Survivors dug frantically through eight feet of powder after a slab collapsed on a guided backcountry group, killing at least eight skiers—California’s deadliest avalanche on record.
A guided ski tour north of Lake Tahoe turned into a fight for life Tuesday when a wind-loaded slope on Castle Peak fractured, releasing a wall of snow that swallowed 15 skiers returning from a three-day backcountry trip. Nevada County Undersheriff Sam Brown told CBS News survivors immediately began clawing through debris, managing to unbury three friends who could not be revived. Eight bodies have been located; a ninth skier remains missing and is presumed dead, making the slide the deadliest in California history and the fourth deadliest in U.S. records.

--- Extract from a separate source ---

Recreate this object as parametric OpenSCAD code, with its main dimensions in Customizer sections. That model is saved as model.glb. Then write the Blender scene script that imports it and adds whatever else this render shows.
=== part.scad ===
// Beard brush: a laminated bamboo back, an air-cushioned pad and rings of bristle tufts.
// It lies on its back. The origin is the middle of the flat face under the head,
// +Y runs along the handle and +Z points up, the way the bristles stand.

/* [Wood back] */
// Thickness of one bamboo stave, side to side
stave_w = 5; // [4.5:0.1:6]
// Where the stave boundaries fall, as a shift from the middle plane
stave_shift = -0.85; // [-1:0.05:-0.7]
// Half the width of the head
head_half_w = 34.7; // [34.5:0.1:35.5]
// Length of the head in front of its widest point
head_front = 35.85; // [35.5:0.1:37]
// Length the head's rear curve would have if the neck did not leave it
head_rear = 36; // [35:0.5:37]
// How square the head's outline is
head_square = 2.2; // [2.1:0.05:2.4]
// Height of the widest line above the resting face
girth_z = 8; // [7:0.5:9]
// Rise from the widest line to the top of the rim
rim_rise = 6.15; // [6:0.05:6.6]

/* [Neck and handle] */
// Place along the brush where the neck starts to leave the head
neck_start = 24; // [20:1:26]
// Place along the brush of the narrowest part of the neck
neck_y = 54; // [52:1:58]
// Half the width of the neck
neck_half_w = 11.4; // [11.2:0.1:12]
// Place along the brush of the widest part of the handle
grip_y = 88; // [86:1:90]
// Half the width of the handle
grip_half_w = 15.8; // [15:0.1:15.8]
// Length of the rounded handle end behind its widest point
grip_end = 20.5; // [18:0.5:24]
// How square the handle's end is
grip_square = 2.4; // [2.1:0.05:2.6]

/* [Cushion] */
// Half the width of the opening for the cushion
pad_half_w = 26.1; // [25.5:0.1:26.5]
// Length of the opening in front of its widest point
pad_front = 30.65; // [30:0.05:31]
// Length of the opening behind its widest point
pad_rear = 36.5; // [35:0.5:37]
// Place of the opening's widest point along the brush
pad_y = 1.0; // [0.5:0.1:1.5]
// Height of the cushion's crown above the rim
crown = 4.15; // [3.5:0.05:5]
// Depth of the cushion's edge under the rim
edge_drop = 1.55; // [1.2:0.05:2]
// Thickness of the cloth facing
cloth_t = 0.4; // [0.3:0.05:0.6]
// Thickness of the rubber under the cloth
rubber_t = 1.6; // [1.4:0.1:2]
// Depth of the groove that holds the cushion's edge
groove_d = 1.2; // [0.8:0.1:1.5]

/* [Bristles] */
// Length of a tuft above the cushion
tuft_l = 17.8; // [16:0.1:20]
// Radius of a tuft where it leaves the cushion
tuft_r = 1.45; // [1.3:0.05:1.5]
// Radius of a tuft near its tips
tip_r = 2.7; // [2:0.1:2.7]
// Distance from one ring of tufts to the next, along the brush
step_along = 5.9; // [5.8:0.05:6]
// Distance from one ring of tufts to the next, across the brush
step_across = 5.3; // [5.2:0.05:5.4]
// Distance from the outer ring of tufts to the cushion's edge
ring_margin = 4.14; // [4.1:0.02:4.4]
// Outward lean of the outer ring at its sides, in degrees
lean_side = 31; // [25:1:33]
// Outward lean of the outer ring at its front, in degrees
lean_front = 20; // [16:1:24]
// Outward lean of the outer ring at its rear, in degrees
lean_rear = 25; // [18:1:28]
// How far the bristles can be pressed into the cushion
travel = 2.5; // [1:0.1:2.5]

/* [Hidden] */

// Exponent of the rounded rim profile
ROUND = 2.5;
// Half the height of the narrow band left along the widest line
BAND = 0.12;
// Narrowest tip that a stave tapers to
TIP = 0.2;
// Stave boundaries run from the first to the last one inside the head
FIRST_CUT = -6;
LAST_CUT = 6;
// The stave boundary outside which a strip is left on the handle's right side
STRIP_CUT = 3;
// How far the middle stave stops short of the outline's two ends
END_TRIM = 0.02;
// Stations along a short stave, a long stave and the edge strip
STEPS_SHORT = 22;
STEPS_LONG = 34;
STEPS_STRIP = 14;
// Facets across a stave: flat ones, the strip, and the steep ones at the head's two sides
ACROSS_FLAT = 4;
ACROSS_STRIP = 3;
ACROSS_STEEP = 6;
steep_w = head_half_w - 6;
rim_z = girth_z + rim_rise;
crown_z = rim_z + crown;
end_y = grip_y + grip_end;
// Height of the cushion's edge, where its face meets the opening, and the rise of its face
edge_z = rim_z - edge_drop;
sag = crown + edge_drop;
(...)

Storm-driven snowpack created “perfect avalanche recipe”
The Sierra crest had been pounded by back-to-back atmospheric rivers, stacking fragile layers atop an October rain crust. Forecasters issued an avalanche watch on Sunday and upgraded it to a warning early Tuesday—hours before the party set out, according to the incident timeline. Winds gusting to 90 mph further stressed the slope, creating wind slabs eight feet thick. “Even if you are equipped and have the ability, that doesn’t mean you’re gonna be able to outstand Mother Nature,” Brown said.
Risk-management questions target elite guiding outfit
The 15-person group included four guides from Blackbird Mountain Guides, a boutique operator that markets itself to expert skiers. All four guides are certified avalanche instructors, the company confirmed in a statement. Yet California’s Division of Occupational Safety and Health has opened an investigation into the decision to proceed under active avalanche warnings—scrutiny that could reshape liability standards for backcountry operators statewide.

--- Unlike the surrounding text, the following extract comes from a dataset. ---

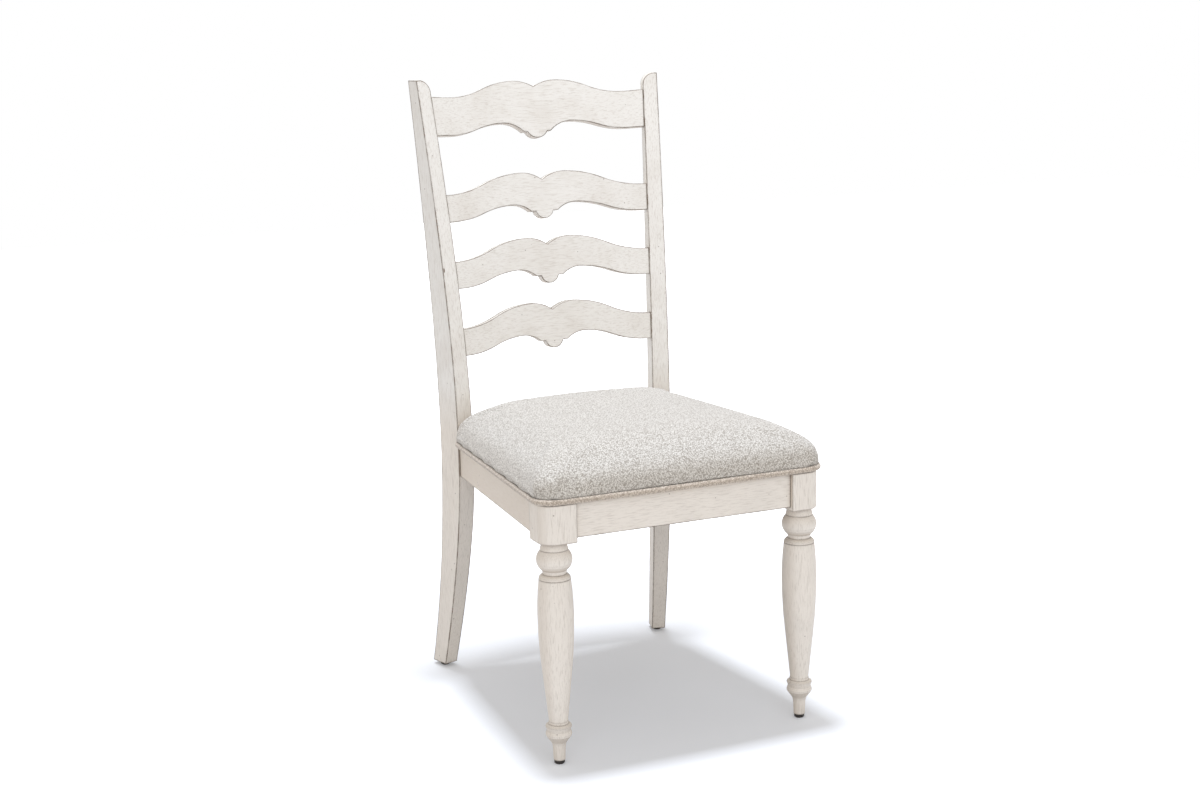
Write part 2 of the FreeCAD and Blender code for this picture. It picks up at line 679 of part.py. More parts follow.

Victims’ families unite in grief as search pauses
Blizzard conditions forced recovery teams off the mountain, leaving a five-person alpine crew to mark body locations with probe poles until the forecast clears. Six of the victims were identified Thursday—Carrie Atkin, Liz Clabaugh, Danielle Keatley, Kate Morse, Caroline Sekar and former SiriusXM executive Kate Vitt—all reportedly connected to the Sugar Bowl Academy ski club. A joint statement from their families said they are “devastated beyond words.” Gov. Gavin Newsom acknowledged personal ties to several victims, adding political weight to what is already a regional tragedy.

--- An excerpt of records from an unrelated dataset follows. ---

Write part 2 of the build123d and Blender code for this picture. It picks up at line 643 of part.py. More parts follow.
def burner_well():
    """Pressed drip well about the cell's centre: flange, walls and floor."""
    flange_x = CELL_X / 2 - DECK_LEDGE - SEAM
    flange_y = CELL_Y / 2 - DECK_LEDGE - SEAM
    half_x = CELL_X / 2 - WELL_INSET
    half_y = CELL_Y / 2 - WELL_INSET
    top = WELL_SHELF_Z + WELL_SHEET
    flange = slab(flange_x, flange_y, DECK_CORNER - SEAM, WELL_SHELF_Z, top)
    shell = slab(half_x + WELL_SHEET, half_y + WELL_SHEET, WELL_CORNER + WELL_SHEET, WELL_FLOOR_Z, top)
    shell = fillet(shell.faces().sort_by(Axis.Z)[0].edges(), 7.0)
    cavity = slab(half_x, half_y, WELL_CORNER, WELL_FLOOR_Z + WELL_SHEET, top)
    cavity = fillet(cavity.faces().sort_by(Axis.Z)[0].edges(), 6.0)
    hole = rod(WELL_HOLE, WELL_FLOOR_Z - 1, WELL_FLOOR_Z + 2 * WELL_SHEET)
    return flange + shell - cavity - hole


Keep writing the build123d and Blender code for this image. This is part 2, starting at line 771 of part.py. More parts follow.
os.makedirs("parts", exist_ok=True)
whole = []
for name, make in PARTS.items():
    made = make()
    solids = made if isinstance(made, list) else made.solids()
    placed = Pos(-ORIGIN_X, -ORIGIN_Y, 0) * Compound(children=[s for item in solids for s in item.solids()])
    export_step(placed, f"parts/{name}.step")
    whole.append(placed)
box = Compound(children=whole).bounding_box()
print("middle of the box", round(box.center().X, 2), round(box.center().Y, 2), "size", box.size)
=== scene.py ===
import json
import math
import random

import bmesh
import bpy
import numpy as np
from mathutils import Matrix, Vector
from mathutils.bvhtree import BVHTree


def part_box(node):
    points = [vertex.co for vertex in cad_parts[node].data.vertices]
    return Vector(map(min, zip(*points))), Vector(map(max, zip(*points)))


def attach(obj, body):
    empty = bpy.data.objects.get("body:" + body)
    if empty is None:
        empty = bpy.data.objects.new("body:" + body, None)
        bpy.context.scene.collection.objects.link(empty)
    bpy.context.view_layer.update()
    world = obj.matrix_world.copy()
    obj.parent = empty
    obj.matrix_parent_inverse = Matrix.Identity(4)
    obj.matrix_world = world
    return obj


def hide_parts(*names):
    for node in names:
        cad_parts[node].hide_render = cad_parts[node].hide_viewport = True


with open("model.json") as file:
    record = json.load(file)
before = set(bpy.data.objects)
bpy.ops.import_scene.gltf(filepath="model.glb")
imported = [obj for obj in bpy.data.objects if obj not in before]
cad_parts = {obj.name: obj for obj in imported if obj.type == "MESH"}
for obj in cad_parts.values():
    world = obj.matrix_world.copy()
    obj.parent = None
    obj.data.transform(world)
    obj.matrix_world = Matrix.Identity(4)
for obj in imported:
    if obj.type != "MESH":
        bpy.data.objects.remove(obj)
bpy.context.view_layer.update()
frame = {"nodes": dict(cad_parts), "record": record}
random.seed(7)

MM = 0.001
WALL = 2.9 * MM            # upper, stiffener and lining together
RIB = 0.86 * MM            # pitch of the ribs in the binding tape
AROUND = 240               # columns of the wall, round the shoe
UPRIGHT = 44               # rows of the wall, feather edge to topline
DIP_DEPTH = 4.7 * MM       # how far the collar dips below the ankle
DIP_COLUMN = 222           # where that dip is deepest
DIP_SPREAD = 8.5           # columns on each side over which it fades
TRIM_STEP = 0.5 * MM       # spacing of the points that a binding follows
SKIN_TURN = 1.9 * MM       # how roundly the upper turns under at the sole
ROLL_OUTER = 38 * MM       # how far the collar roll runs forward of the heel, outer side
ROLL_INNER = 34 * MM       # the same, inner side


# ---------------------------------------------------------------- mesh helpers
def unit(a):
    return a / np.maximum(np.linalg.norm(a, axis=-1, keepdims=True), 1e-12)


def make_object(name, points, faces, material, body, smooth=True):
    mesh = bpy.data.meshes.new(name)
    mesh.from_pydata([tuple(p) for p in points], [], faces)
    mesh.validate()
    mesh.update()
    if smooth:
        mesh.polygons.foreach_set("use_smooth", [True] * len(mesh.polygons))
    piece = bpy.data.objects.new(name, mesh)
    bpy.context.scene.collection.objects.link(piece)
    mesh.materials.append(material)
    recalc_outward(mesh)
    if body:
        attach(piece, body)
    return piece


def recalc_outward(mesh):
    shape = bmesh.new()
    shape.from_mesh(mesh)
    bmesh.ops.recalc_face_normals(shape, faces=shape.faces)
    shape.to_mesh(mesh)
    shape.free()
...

What this means for backcountry investors and insurers
- Tour-operator scrutiny: Regulators are weighing tighter permitting tied to real-time avalanche bulletins; smaller outfits could face higher insurance premiums.
- Avalanche-tech demand: Expect venture funding to flow toward beacon-integrated air-bag systems and real-time slope-monitoring sensors.
- Resort spillover: Tragedies often drive skiers back to controlled resorts, boosting lift-ticket sales at Palisades Tahoe and Sugar Bowl this spring.
Investors tracking outdoor-recreation ETFs should watch for litigation outcomes; a fault finding against Blackbird could spark broader class-action exposure across the $4 billion U.S. backcountry-guiding sector.